Considérant enfin, sur la demande de la société Domestic relative à un manque à gagner du fait qu'elle a dû renoncer, dans l'attente de l'issue de la procédure à commercialiser les luminaires incriminés, dont la recevabilité n'est pas contestée, qu'il y a lieu de constater, outre le fait qu'il s'agit d'une décision unilatérale de la société intimée, que la demande s'analyse en une perte de chance dont le caractère certain n'est nullement démontré ; que la demande doit donc être rejetée;

Sur les autres demandes

Considérant que la société Tools Galerie, qui succombe sera condamnée aux dépens qui seront recouvrés conformément aux dispositions de l'article 699 du Code de procédure civile ;

Considérant enfin, que les intimées ont dû engager des frais non compris dans les dépens qu'il serait inéquitable de laisser en totalité à leur charge ; qu'il y a lieu de faire application des dispositions de l'article 700 du Code de procédure civile dans la mesure qui sera précisée au dispositif du présent arrêt.

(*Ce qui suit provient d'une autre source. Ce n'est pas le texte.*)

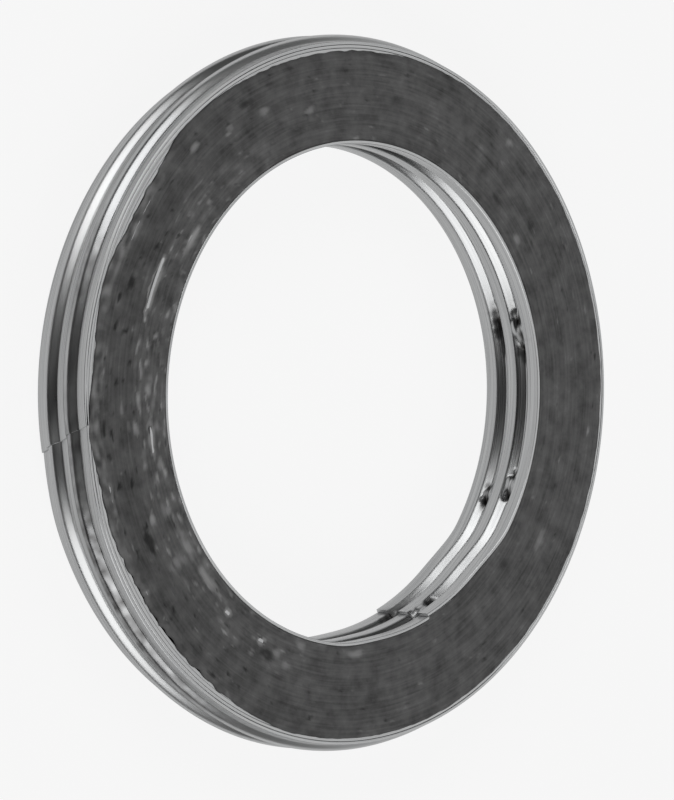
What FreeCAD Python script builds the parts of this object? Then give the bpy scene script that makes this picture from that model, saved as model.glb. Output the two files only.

Par ces motifs, Confirme en toutes ses dispositions le jugement rendu entre les parties le 21 avril 2007 par le Tribunal de grande instance de Paris. Y ajoutant, Condamne la société Tools Galerie à payer à madame I. et à la société Domestic la somme de 5 000 € chacune au titre de l'article 700 du Code de procédure civile. Déboute madame I. et la société Domestic du surplus de leurs demandes. Condamne la société Tools Galerie aux entiers dépens qui seront recouvrés conformément aux dispositions de l'article 699 du Code de procédure civile.